== WRITTEN INSTRUCTION ==
Identify and copy all lines of the material where the string "finishes" is found.

== RECORDS FOR THIS EXERCISE ==
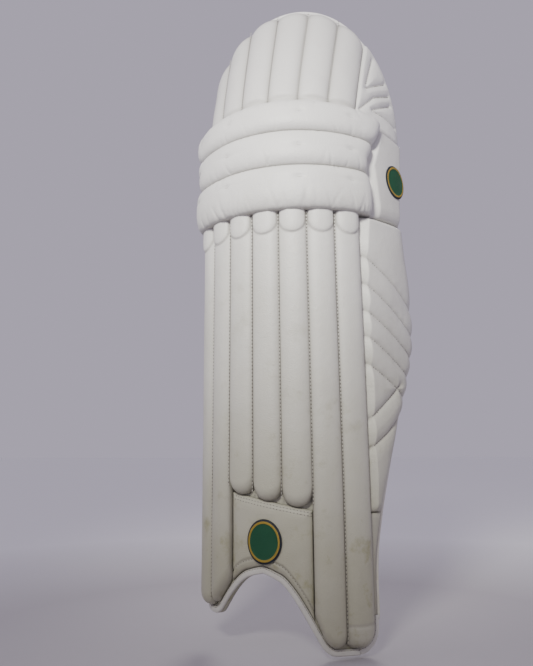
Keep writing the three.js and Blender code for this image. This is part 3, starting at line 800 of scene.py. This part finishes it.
def calf_wing(side):
    low, high = ankle_seam + seam_gap, shin_length - panel_drop - seam_gap
    share, along = laid_out(between(110, 0.2), between(330, 0.05), low, high)
    inner, outer = roll_span + side_gap, reach_of(along, side)
    flat = inner + (outer - inner) * share
    beside = flat - roll_span
    lines = [[(-5, start + 3), (120, start - quilt_fall * 120)] for start in quilt_starts] + crease_lines
    away = to_lines(beside, along, lines if side > 0 else [])
    room = np.clip((outer - inner) / 22, 0.25, 1)
    wall = np.interp(along, [380, 430, 472], [8, 9, 13])
    steep = np.clip((flat - inner) / wall, 0, 1)
    full = pillow(outer - flat - rim_inset, 26 * room) * (0.12 + 0.88 * steep)
    full = full * pillow(high - along, 6) * pillow(along - low, 9)
    rise = (wing_crown[side] + 3.0 * (side > 0) - wing_sheet) * room + 0.9 * waves(110 + side, flat, along, 55)
    quilt = groove(away, *calf_groove) * np.minimum(1, full * 1.7) * room
    pulls = np.sin(beside / 2.6 + 4 * waves(7, flat, along, 60)) * bell(away, 5) * (1 - bell(away, 1.2))
    out = wing_sheet - 0.6 - at_rim(outer, flat, 1.6) + (rise + 0.2 * pulls) * full + quilt
    wing_piece("calf_wing", side, flat, along, out, wing_grime_and_shade(away, inner, outer, flat, 0.4))


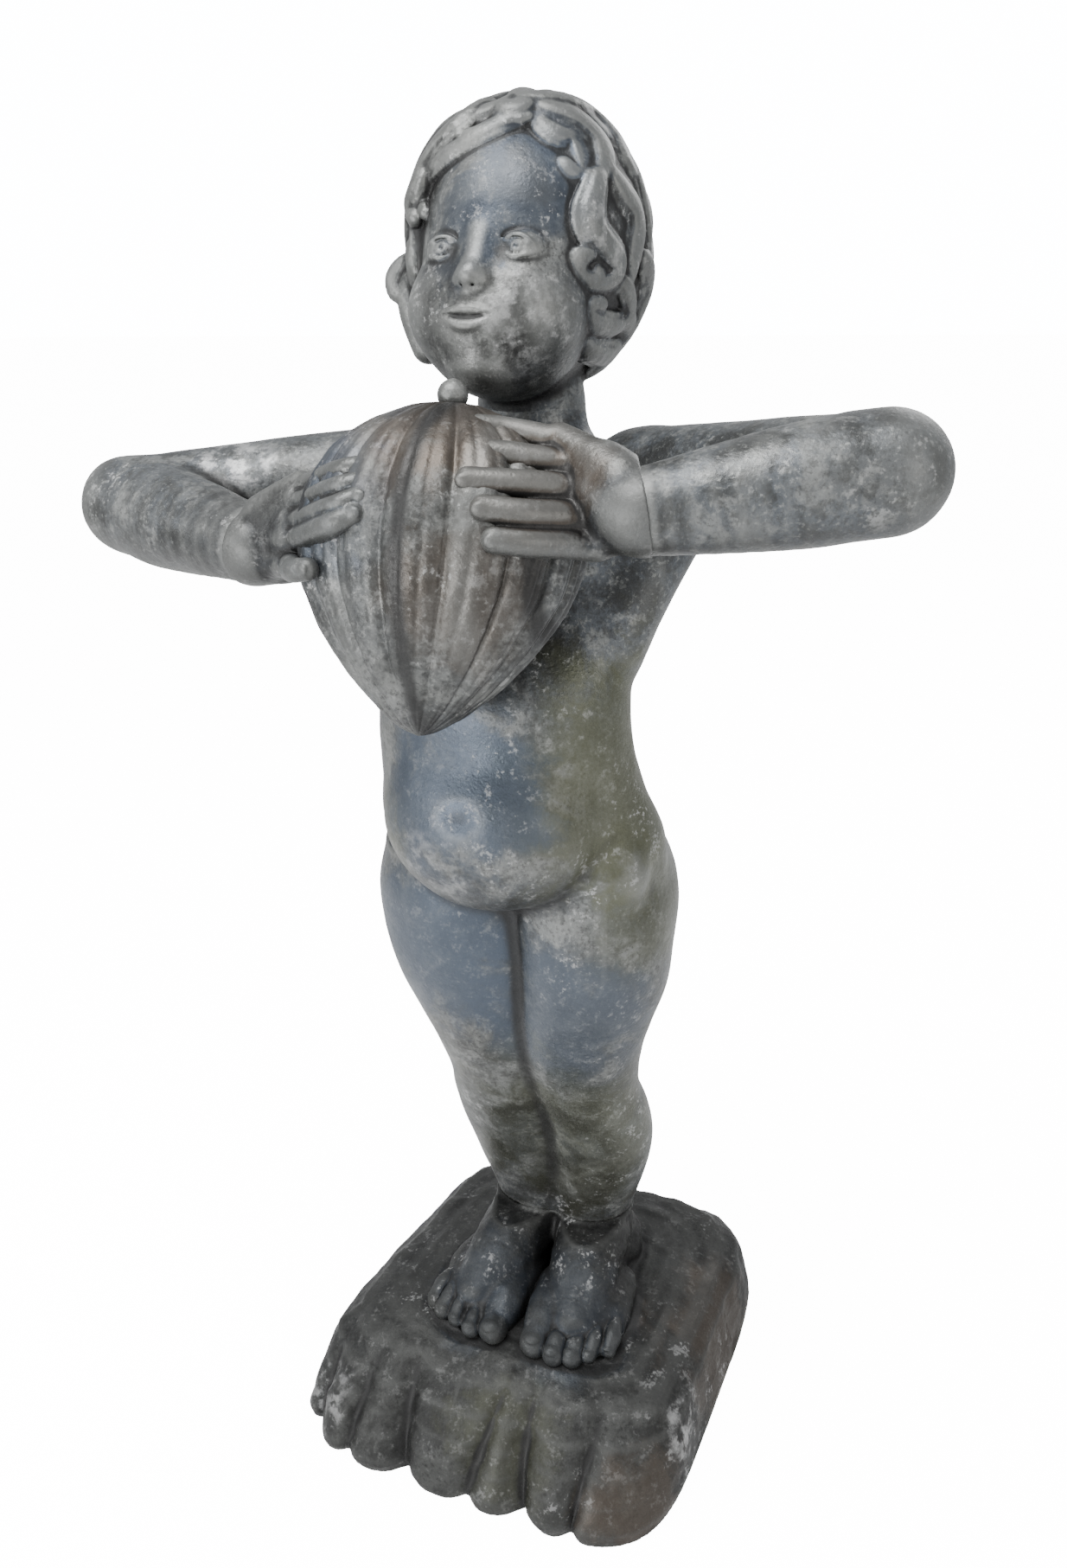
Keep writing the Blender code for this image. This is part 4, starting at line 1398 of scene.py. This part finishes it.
def outward_faces(thing):
    """Turns the faces of a closed skin outwards."""
    shape = bmesh.new()
    shape.from_mesh(thing.data)
    bmesh.ops.recalc_face_normals(shape, faces=shape.faces)
    if shape.calc_volume(signed=True) < 0:
        bmesh.ops.reverse_faces(shape, faces=shape.faces)
    shape.to_mesh(thing.data)
    shape.free()
    thing.data.update()


# Operators


class STATUE_OT_figure(bpy.types.Operator):
    """Model the trunk, limbs, head and hair"""

    bl_idname = "statue.figure"
    bl_label = "Child figure"

    def execute(self, context):
        statue = context.scene.statue
        parts = [model_body(statue.body_step), model_head(statue.head_step)]
        figure = joined("cast_figure", parts)
        roughen(figure, ((38, 0.5, 1), (13, 0.22, 2)))
        dress(figure, "child_figure", lead_finish("figure lead", 1.0, FIGURE_STAINS))
        return {"FINISHED"}


class STATUE_OT_hands(bpy.types.Operator):
    """Model both hands on the gourd"""

    bl_idname = "statue.hands"
    bl_label = "Hands"

    def execute(self, context):
        hands = model_hands(context.scene.statue.hand_step, context.scene.statue_gourd)
        roughen(hands, ((12, 0.2, 3),))
        dress(hands, "hands_with_gourd", lead_finish("hand lead", 0.72, HANDS_STAINS))
        return {"FINISHED"}


class STATUE_OT_gourd(bpy.types.Operator):
    """Make the ribbed gourd"""

    bl_idname = "statue.gourd"
    bl_label = "Gourd"

    def execute(self, context):
        gourd = context.scene.statue_gourd
        shares = (0, 0.01, 0.04, 0.1, 0.2, 0.35, 0.5, 0.65, 0.8, 0.9, 0.955, 0.975, 0.985, 1)
        radii = [(share, gourd_radius(share)) for share in shares]
        tree = turned_tree("ribbed gourd", radii, [(0, 1), (1, 0)])
        finish = lead_finish("gourd lead", 0.80, GOURD_STAINS, chalk_share=0.7, blue_share=0.25)
        values = {
            "Width": gourd.width,
            "Depth": gourd.depth,
            "Height": gourd.length,
            "Ribs": float(gourd.lobes),
            "Rib depth": 0.085,
            "Rib sharpness": 0.5,
            "Rib wander": 0.07,
            "Line depth": 0.02,
            "Unevenness": 2.6 * MM,
            "Around": 321,
            "Along": 200,
            "Finish": finish,
        }
        top = Vector(GOURD_TOP) + Vector((0, 0, SOLE))
        place = Matrix.Translation(top * MM) @ Matrix.Rotation(-GOURD_LEAN, 4, "X")
        place = place @ Matrix.Translation((0, 0, -gourd.length))
        ribbed = turned_form("ribbed_gourd", tree, values, place)
        dress(ribbed, "hands_with_gourd", finish)
        return {"FINISHED"}


class STATUE_OT_jet(bpy.types.Operator):
    """Make the water jet in the top of the gourd"""

    bl_idname = "statue.jet"
    bl_label = "Water jet"

    def execute(self, context):
        jet = context.scene.statue_jet
        height = jet.stem_length + jet.ball
        low = jet.stem_length / height
        stem = jet.stem / jet.ball
        bore = jet.bore / jet.ball
        ball_share = jet.ball / height
        radii = [(0, 0), (0.04, stem), (0.22, stem)]
        rises = [(0, 0), (0.04, 0), (0.22, low * 0.98)]
        for step in range(1, 8):
            angle = math.radians(-50 + step * 17)
            radii.append((0.22 + 0.07 * step, math.cos(angle)))
            rises.append((0.22 + 0.07 * step, low + ball_share * (0.5 + 0.5 * math.sin(angle))))
        radii += [(0.80, bore * 1.15), (0.83, bore), (0.96, bore), (1, 0)]
        inner = 1 - jet.bore_depth / height
        rises += [(0.80, 1.0), (0.83, 0.985), (0.96, inner), (1, inner)]
        tree = turned_tree("turned jet", radii, rises)
        finish = lead_finish("jet metal", 1.15, (), chalk_share=0.8, blue_share=0.1)
        values = {
            "Width": jet.ball,
            "Depth": jet.ball,
            "Height": height,
            "Ribs": 0.0,
            "Rib depth": 0.0,
            "Rib sharpness": 1.0,
            "Unevenness": 0.25 * MM,
            "Around": 65,
            "Along": 120,
            "Finish": finish,
        }
        seat = Vector(GOURD_TOP) + Vector((0, 0, SOLE - JET_SINK))
        place = Matrix.Translation(seat * MM - Vector((0, 0, jet.stem_length)))
        turned = turned_form("jet_ball", tree, values, place)
        dress(turned, "water_jet", finish)
        return {"FINISHED"}


class STATUE_OT_rock(bpy.types.Operator):
    """Model the rock and both feet"""

    bl_idname = "statue.rock"
    bl_label = "Rock and feet"

    def execute(self, context):
        rock = model_rock(context.scene.statue.rock_step)
        roughen(rock, ((42, 2.6, 5), (18, 1.7, 6), (7, 0.7, 7)), keep_flat=2.0)
        finish = lead_finish("rock lead", 0.26, ROCK_STAINS, chalk_share=0.45, blue_share=0.1, roughness=0.6)
        dress(rock, "rock_with_feet", finish)
        return {"FINISHED"}


# Soft lights: place, aim, size in metres, power in watts and tint
BODY_MIDDLE = (0, -0.02, 0.55)
LIGHTS = {
    "overhead softbox": ((-0.3, -0.7, 2.6), BODY_MIDDLE, 1.2, 68, (1, 1, 1)),
    "left softbox": ((-1.8, -1.6, 1.5), BODY_MIDDLE, 1.0, 20, (1, 1, 1)),
    "front softbox": ((-0.9, -2.6, 0.75), (0, -0.1, 0.5), 0.8, 48, (1, 1, 1)),
    "right softbox": ((2.0, -1.2, 1.2), BODY_MIDDLE, 1.2, 14, (1.0, 0.97, 0.93)),
    "back softbox": ((0.6, 2.2, 1.8), BODY_MIDDLE, 1.2, 18, (1, 1, 1)),
}

# How bright the floor and the world look to the camera alone, and the world's light on the statue
FLOOR_SHINE = 14.0
WORLD_SHINE = 16.0
WORLD_LIGHT = 0.8
FLOOR_REACH = 12.0


def make_floor():
    """A pale floor, which is stage and no part of the statue."""
    mesh = bpy.data.meshes.new("pale_floor")
    corners = [(x * FLOOR_REACH, y * FLOOR_REACH, 0) for x, y in ((-1, -1), (1, -1), (1, 1), (-1, 1))]
    mesh.from_pydata(corners, [], [(0, 1, 2, 3)])
    paint = Paint("pale floor")
    seen = paint.node("ShaderNodeLightPath").outputs["Is Camera Ray"]
    tone = paint.mix(paint.noise(3, 3), (0.88, 0.88, 0.88), (0.90, 0.90, 0.90))
    paint.coat({"Base Color": tone, "Roughness": 0.85, "Emission Color": (1, 1, 1, 1)})
    paint.coat({"Emission Strength": paint.times(seen, FLOOR_SHINE)})
    mesh.materials.append(paint.material)
    floor = placed("pale_floor", mesh)


def make_world():
    """A soft world that looks white to the camera."""
    world = bpy.data.worlds.new("soft studio")
    world.use_nodes = True
    nodes = Nodes(world.node_tree)
    seen = nodes.node("ShaderNodeLightPath").outputs["Is Camera Ray"]
    bright = nodes.node("ShaderNodeMapRange", {"Value": seen, "To Min": WORLD_LIGHT, "To Max": WORLD_SHINE})
    background = world.node_tree.nodes["Background"].inputs
    nodes.feed(background["Color"], (0.96, 0.98, 1.0, 1))
    nodes.feed(background["Strength"], bright.outputs["Result"])
    bpy.context.scene.world = world


def make_light(name, place, aim, size, power, tint):
    """A square soft light that looks at a point."""
    lamp = bpy.data.lights.new(name, "AREA")
    lamp.size = size
    lamp.energy = power
    lamp.color = tint
    holder = placed(name, lamp)
    holder.location = place
    holder.rotation_euler = (Vector(aim) - Vector(place)).to_track_quat("-Z", "Y").to_euler()


def make_camera(stage):
    """The camera, turned, pitched and rolled as the settings say."""
    lens = bpy.data.cameras.new("photo camera")
    lens.sensor_fit = "VERTICAL"
    lens.sensor_height = 24
    lens.lens = stage.focal_share * lens.sensor_height
    lens.clip_start = 0.02
    camera = placed("photo camera", lens)
    turn, pitch, roll = stage.turn, stage.pitch, stage.roll
    ahead = Vector((-math.sin(turn) * math.cos(pitch), math.cos(turn) * math.cos(pitch), -math.sin(pitch)))
    right = Vector((math.cos(turn), math.sin(turn), 0))
    down = ahead.cross(right)
    rolled_right = right * math.cos(roll) + down * math.sin(roll)
    rolled_down = -right * math.sin(roll) + down * math.cos(roll)
    axes = Matrix((rolled_right, -rolled_down, -ahead)).transposed().to_4x4()
    camera.matrix_world = Matrix.Translation(stage.place) @ axes
    bpy.context.scene.camera = camera


class STATUE_OT_stage(bpy.types.Operator):
    """Set the pale floor, the soft lights and the camera"""

    bl_idname = "statue.stage"
    bl_label = "Stage"

    def execute(self, context):
        make_floor()
        make_world()
        for name, values in LIGHTS.items():
            make_light(name, *values)
        make_camera(context.scene.statue_stage)
        return {"FINISHED"}


class STATUE_PT_panel(bpy.types.Panel):
    """The statue's parts and sizes"""

    bl_idname = "STATUE_PT_panel"
    bl_label = "Fountain statue"
    bl_space_type = "VIEW_3D"
    bl_region_type = "UI"
    bl_category = "Statue"

    def draw(self, context):
        for operator in OPERATORS:
            self.layout.operator(operator.bl_idname)
        for name in SETTINGS:
            box = self.layout.box()
            settings = getattr(context.scene, name)
            for label in settings.__annotations__:
                box.prop(settings, label)


OPERATORS = (STATUE_OT_stage, STATUE_OT_figure, STATUE_OT_hands, STATUE_OT_gourd, STATUE_OT_jet, STATUE_OT_rock)
SETTINGS = {
    "statue": StatueSettings,
    "statue_gourd": GourdSettings,
    "statue_jet": JetSettings,
    "statue_finish": FinishSettings,
    "statue_stage": StageSettings,
}


def register():
    for group in (*SETTINGS.values(), *OPERATORS, STATUE_PT_panel):
        bpy.utils.register_class(group)
    for name, group in SETTINGS.items():
        setattr(bpy.types.Scene, name, PointerProperty(type=group))


def unregister():
    for name in SETTINGS:
        delattr(bpy.types.Scene, name)
    for group in reversed((*SETTINGS.values(), *OPERATORS, STATUE_PT_panel)):
        bpy.utils.unregister_class(group)


def main():
    register()
    bpy.ops.statue.stage()
    bpy.ops.statue.figure()
    bpy.ops.statue.hands()
    bpy.ops.statue.gourd()
    bpy.ops.statue.jet()
    bpy.ops.statue.rock()


if __name__ == "__main__":
    main()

== FULL SOLUTION ==
Keep writing the three.js and Blender code for this image. This is part 3, starting at line 800 of scene.py. This part finishes it.
Keep writing the Blender code for this image. This is part 4, starting at line 1398 of scene.py. This part finishes it.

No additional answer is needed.